In Story Three, Steve Klamath is running for mayor against the long time incumbent, Paul Gunderson, who has always been pro-development on the reservation. As the campaign progresses, Steve, who wants to fight for indigenous rights from the inside of the establishment, seems to be waging a losing battle both within the Native population as they historically stay home on voting day, and with the non-Native population who largely viewing him with contempt for his policies. Local radio talk show host Richard Two Rivers (Wes Studi), who is seen as the voice of the reservation, outwardly gives Steve's campaign airtime if only because it is Steve's side who contacts the radio station about the campaign, although his background shows Richard may not be who he is as perceived by the public.

==Cast==

- Adam Beach as John Goodfeather, Fond du Lac Reservation police officer and Rain's fiance
- Georgina Lightning as Rain Many Lightnings O'Rourke, an elementary school teacher and John's fiance
- Bradley Cooper as Luke Peterson, a U.S. government geologist investigating an earthquake that happened on Fond du Lac reservation
- Tantoo Cardinal as Barbara "Auntie Apple" O'Rourke, Rain's aunt and Irene's sister
- Stephen Yoakam as Father Dimitri Bartoli
- Dan Harrison as Walter Many Lightnings, Rain's uncle and brother of Irene and Barbara
- Wes Studi as Richard Two Rivers, a reservation radio DJ
- Glen Gould as Steve Klamath, a Native American mayoral candidate
- Dennis Banks as Pete Goodfeather, John's father and tribal medicine man
- Chris Mulkey as Paul Gunderson, the incumbent mayor running for re-election
- Rose Berens as Irene Many Lightnings O'Rourke, Rain's mother and Barbara's sister
- Crystle Lightning as Diane, Rain's friend
- Gloria Eshkibok as Mattie Moonshadow, a clerical worker at the local Indian Affairs office

==Production==
The film was inspired by events from Lightning's life, and the lives of her family members and community. Her father, who occasionally had violent outbursts, had been silent about his childhood. When Lightning was 18, her father committed suicide. This shocking event launched her on a quest, as she attempted to find out about her father's mysterious childhood. In the course of her research, she found herself visiting the Indian boarding school where her father, along with many First Nations children, had been institutionalized as a boy. She saw the large cemetery behind the school, with the names of so many young students on the headstones. From this disturbing experience, the concept for the film emerged.

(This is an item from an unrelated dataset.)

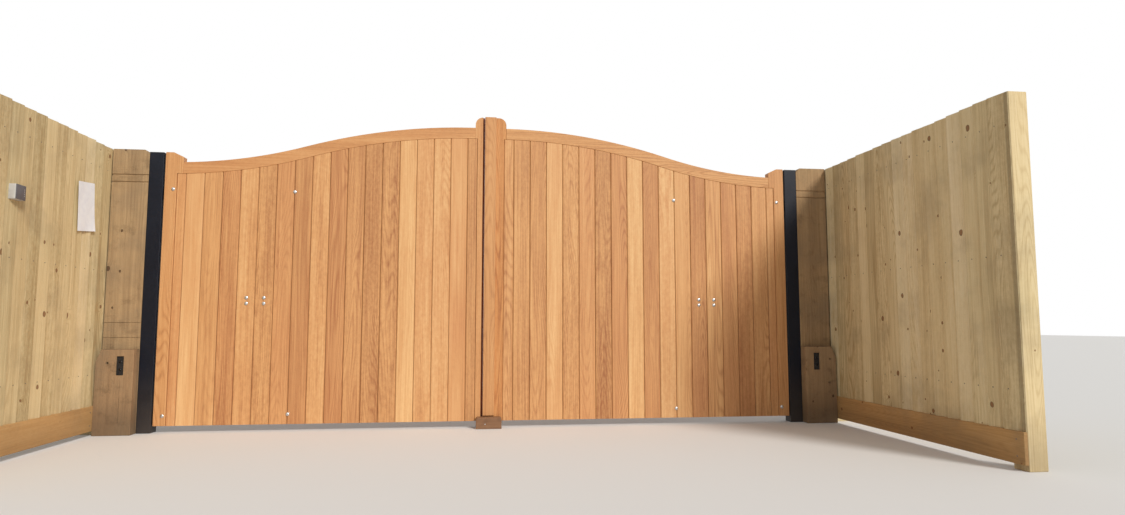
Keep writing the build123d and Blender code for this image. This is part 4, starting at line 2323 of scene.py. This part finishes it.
@dataclass
class Notice:
    """Blank sheet of paper that hangs askew on the left fence, lifted at its near edge.

    Attributes:
        shop: Workshop.
        cells: Cells of its mesh across and up.
        bend_radius: Radius of the bend in the far bottom corner.
        bend_start: Distance from that corner, on the diagonal, where the bend starts.
        askew: Angle by which the sheet is turned in the fence's plane, in radians.
        lift: How far the near edge stands off the fence, at its bottom and top.
        lift_curve: Power with which that lift fades towards the far edge.
        ripple: Height of the sheet's faint waves.
        thick: Thickness that the paper is drawn with.
    """

    shop: Workshop
    cells: tuple[int, int] = (30, 40)
    bend_radius: float = 0.6
    bend_start: float = 0.08
    askew: float = math.radians(6)
    lift: Pair = (5.5 * MM, 13 * MM)
    lift_curve: float = 1.6
    ripple: float = 0.7 * MM
    thick: float = 0.4 * MM

    def build(self) -> None:
        """Make the sheet."""
        columns, rows = self.cells
        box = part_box("notice_sheet")
        points = [
            self.point(box, column / columns, row / rows)
            for row in range(rows + 1)
            for column in range(columns + 1)
        ]
        wide = columns + 1
        faces = [
            (r * wide + c, r * wide + c + 1, (r + 1) * wide + c + 1, (r + 1) * wide + c)
            for r in range(rows)
            for c in range(columns)
        ]
        mesh = bpy.data.meshes.new("notice")
        mesh.from_pydata(points, [], faces)
        holder = link(bpy.data.objects.new("notice", mesh))
        sheet = holder.modifiers.new("thickness", "SOLIDIFY")
        sheet.thickness = self.thick
        sheet.offset = 0
        piece = smooth(settle(holder), 50)
        paint(piece, self.shop.finishes.paper)
        self.shop.seat(piece, FIXED_BODY, "white_paper", "notice_sheet")

    def point(self, box: Corners, along: float, up: float) -> Point:
        """Point of the sheet.

        Args:
            box: Corners of the node.
            along: Share of the way from the near edge to the far one.
            up: Share of the way from the bottom to the top.

        Returns:
            Its place.
        """
        low, high = box
        width, height = high.y - low.y, high.z - low.z
        centre = (low + high) / 2
        aside, above = width * (along - 0.5), height * (up - 0.5)
        from_corner = width * (1 - along) + height * up
        bend = max(self.bend_start - from_corner / math.sqrt(2), 0) / self.bend_radius
        off = self.bend_radius * (1 - math.cos(bend))
        lift = self.lift[0] + (self.lift[1] - self.lift[0]) * up
        off += lift * (1 - along) ** self.lift_curve
        off += self.ripple * (1 + math.sin(along * 9) * math.sin(up * 7 + 1))
        cosine, sine = math.cos(self.askew), math.sin(self.askew)
        y = centre.y + aside * cosine - above * sine
        z = centre.z + above * cosine + aside * sine
        return (low.x + self.thick + off, y, z)


# Studio


@dataclass
class Studio:
    """Plain pale floor, soft light and the camera.

    Attributes:
        eye: Place of the camera.
        tilt: How far it looks up, in degrees.
        swing: How far it looks to the right, in degrees.
        focal_pixels: Focal length in pixels of the photograph.
        floor_reach: Distance from the origin to the floor's edges.
        floor_colour: Colour of the floor.
        sun_way: Direction from the object to the sun.
        sun_strength: Strength of the sun.
        sun_colour: Colour of the sun.
        sun_spread: Angle over which the sun is spread, in radians, which softens its shadows.
        sky_strength: Strength of the sky.
    """

    eye: Point = (2.041, -5.063, 0.690)
    tilt: float = 5.256
    swing: float = 7.346
    focal_pixels: float = 729.6
    floor_reach: float = 40.0
    floor_colour: Colour = (0.78, 0.77, 0.75)
    sun_way: Point = (0.42, -0.74, 0.52)
    sun_strength: float = 2.55
    sun_colour: Colour = (1.0, 0.98, 0.95)
    sun_spread: float = math.radians(16)
    sky_strength: float = 0.42

    def build(self) -> None:
        """Set everything up."""
        bpy.context.scene.view_settings.view_transform = "Standard"
        self.lay_floor()
        self.light()
        self.place_camera()

    def lay_floor(self) -> None:
        """Large pale floor at the ground."""
        reach = self.floor_reach
        points = [(-reach, -reach, 0), (reach, -reach, 0), (reach, reach, 0), (-reach, reach, 0)]
        mesh = bpy.data.meshes.new("floor")
        mesh.from_pydata(points, [], [(0, 1, 2, 3)])
        floor = link(bpy.data.objects.new("floor", mesh))
        paint(floor, Surface("pale_floor").coat(Base_Color=self.floor_colour, Roughness=0.9))

    def light(self) -> None:
        """White backdrop, soft sky and a soft sun."""
        world = bpy.data.worlds.new("sky")
        world.use_nodes = True
        bpy.context.scene.world = world
        bench = Bench(world.node_tree)
        rays = bench.node("ShaderNodeLightPath")
        seen = rays["Is Camera Ray"].most(rays["Is Glossy Ray"]).most(rays["Is Transmission Ray"])
        background = world.node_tree.nodes["Background"]
        bench.feed(background.inputs["Color"], (1, 1, 1))
        strength = self.sky_strength + seen * (1 - self.sky_strength)
        bench.feed(background.inputs["Strength"], strength)
        lamp = bpy.data.lights.new("sun", "SUN")
        lamp.energy = self.sun_strength
        lamp.angle = self.sun_spread
        lamp.color = self.sun_colour
        sun = link(bpy.data.objects.new("sun", lamp))
        sun.rotation_euler = Vector(self.sun_way).to_track_quat("Z", "Y").to_euler()

    def place_camera(self) -> None:
        """Camera at the photograph's viewpoint."""
        camera = bpy.data.cameras.new("camera")
        camera.sensor_fit = "HORIZONTAL"
        camera.lens = self.focal_pixels / PHOTO_WIDTH * camera.sensor_width
        holder = link(bpy.data.objects.new("camera", camera))
        holder.location = self.eye
        holder.rotation_euler = (math.radians(90 + self.tilt), 0, -math.radians(self.swing))
        bpy.context.scene.camera = holder


def main() -> None:
    """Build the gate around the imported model."""
    logging.basicConfig(level=logging.INFO, format="%(message)s")
    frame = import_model()
    shop = Workshop(frame)
    for side in Side:
        Leaf(shop, side).build()
        WingFence(shop, side).build()
    MeetingEdge(shop).build()
    GatePost(
        shop,
        Side.LEFT,
        holes=[(2.386, 0.450)],
        low_cuts=[0.607, 0.703],
        splits=[(2.309, 0.493, 0.536), (2.306, 0.060, 0.371)],
    ).build()
    GatePost(shop, Side.RIGHT, holes=[(2.410, 0.447), (2.401, 0.282)], low_cuts=[]).build()
    GroundStop(shop).build()
    CallBox(shop).build()
    Notice(shop).build()
    shop.parts.clear()
    Studio().build()


if __name__ == "__main__":
    main()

While the filmmaker is from Canada, the film is set in America, and was shot primarily at the Fond du Lac Indian Reservation in Minnesota. Filming took place in late 2006 on or around the Fond du Lac Reservation and Cloquet and Esko, Minnesota.

===Music===
The film's music was compiled and produced by George S. Clinton.

==Release==

Older than America retitled as American Evil for UK DVD release

The official world premiere for Older than America took place at the 2008 SXSW Festival in the narrative feature competition. The film screened at other festivals including the Women with Vision Festival in March 2008, Talking Stick Film Festival in June 2008 and Lake Arrowhead Film Festival in April 2009.

The film had a VOD release through IFC Films on March 17, 2010. The film was released in DVD format on October 12, 2010. The film was released on DVD and Blu-ray Disc by Metrodome in the United Kingdom under the title American Evil on March 5, 2012, for which the cover art and starring credit highlights Bradley Cooper's role in the film. The film received mostly negative reviews in the UK after its DVD and Blu-ray Disc release, with most critics calling it cheaply made, and was only released in the UK due to the mass popularity of actor Bradley Cooper and his involvement in the film to boost sales.

==Accolades==
The film won Best Director and Best Supporting Actor (for Wes Studi) awards at the American Indian Film Festival. It was named Best Dramatic Feature at the 2008 Flyway Film Festival. The film received the Aloha Accolade Award from the Honolulu International Film Festival on March 8, 2009.